Ghosts shakes things up in season 4
That said, the CBS sitcom still feels as consistently cozy as ever
Photo: Bertrand Calmeau/CBS
When we last checked into Woodstone B&B, we were dealt an almighty cliffhanger in the form of…well, an angry Puritan woman emerging from the dirt and dragging Isaac (Brandon Scott Jones) into the depths below. Some might have felt the captain deserved it after he left poor Nigel (John Hartman) heartbroken and quivering with all sorts of repressed emotions at the altar (hey, he’s British!), but there’s no getting away from the fact that “kidnapping by a vengeful underground-dwelling ghost” is a tad extreme in the punishment stakes.
We wondered: What would Patience (Mary Holland) do to Isaac? How long would he be trapped down there? Might it prompt Nigel to forgive him? And could Isaac’s sudden absence, much like the meandering third-season plot surrounding Flower (Sheila Carrasco)’s unexpected disappearance, go unnoticed and unsolved for multiple episodes?

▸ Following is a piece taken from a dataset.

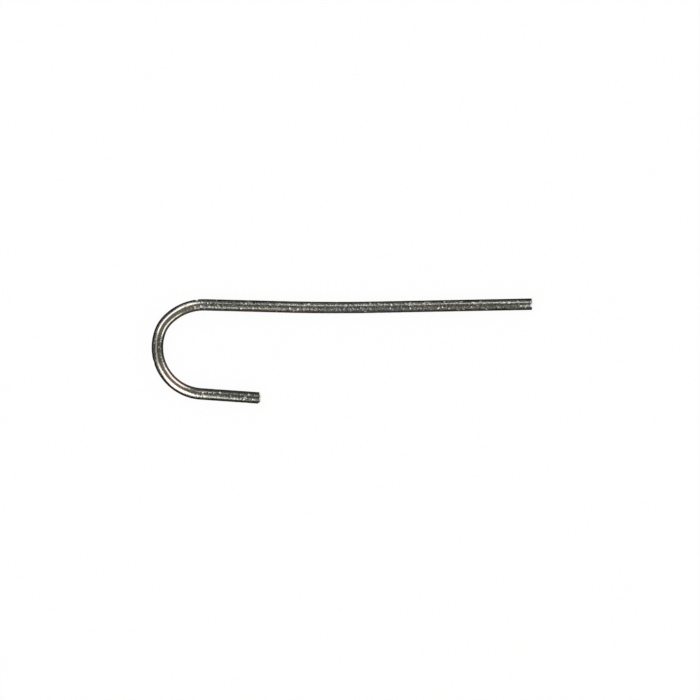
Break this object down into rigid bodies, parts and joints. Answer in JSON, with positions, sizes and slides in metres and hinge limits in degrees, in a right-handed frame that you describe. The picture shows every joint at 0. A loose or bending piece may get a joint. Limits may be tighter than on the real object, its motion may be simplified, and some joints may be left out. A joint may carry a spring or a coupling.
{
  "type": "watch yoke spring",
  "caption": "J-shaped spring of round steel wire: a short leg and a round bend that seat in the movement, and a long arm that flexes and presses on the yoke.",
  "frame": {"origin": "the foot of the axis that the heel of the bend is round, on the plane that the spring lies on", "axes": "+X along the long arm towards its tip, +Y from the short leg towards the long arm, +Z square to the plane of the J"},
  "size_m": [0.0075, 0.0021, 0.0002],
  "materials": {
    "drawn_wire": "drawn spring steel, dull and finely pitted",
    "burnished_wire": "drawn spring steel, burnished by the forming pin"
  },
  "bodies": {
    "hook": {"short_leg": "drawn_wire", "heel": "burnished_wire", "crown": "burnished_wire", "shoulder": "burnished_wire"},
    "arm": {"arm_root": "drawn_wire", "arm_bow": "drawn_wire", "arm_tip": "drawn_wire"}
  },
  "joints": [
    {"name": "arm_flex", "type": "hinge", "parent": "hook", "child": "arm", "pos_m": [0.00003, 0.00084, 0.00012], "axis": [0, 0, 1], "range_deg": [-9, 3], "stiffness_Nm_per_rad": 0.00497}
  ]
}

Thankfully, the fourth season picks up exactly where we left off: A bereft Nigel is languishing around the house, Alberta (Danielle Pinnock) and Hetty (Rebecca Wisocky) are still reveling in all of the drama of the wedding that never was, and Isaac is desperately trying to make a pale-faced Patience forgive him for leaving her in the darkness all those years ago. Which, considering A.) how much time she’s had to marinade in her discomfort and B.) that she can only communicate in clipped sentences and guttural Hodor-style croaks of her own name, might be more than a mite tricky. Especially as, per her introduction in the season premiere, she was once the sort of Puritan who was kicked out of her Puritan community for being too Puritan. (‘‘’Twas none so severe and devout as she.”)
Fair warning: Patience is creepy. Up until this point, the eponymous ghosts of the series have been bumbling, jovial, more than a little silly, and generally sweet-natured. Patience, on the flip-side, feels as if she’s glided into the show straight out of a horror movie. Her presence is purposefully jarring with that of the ghosts we know and love. And her mind, to quote the late Sir Terry Pratchett, is as brilliant as “a fractured mirror, all marvelous facets and rainbows but, ultimately, also something that [is] broken.” She’s no one-trick pony, either. We won’t spoil anything here (and besides, only two episodes were screened for critics), but she will become something of a Ghosts staple, creating some genuinely compelling new stories as a result.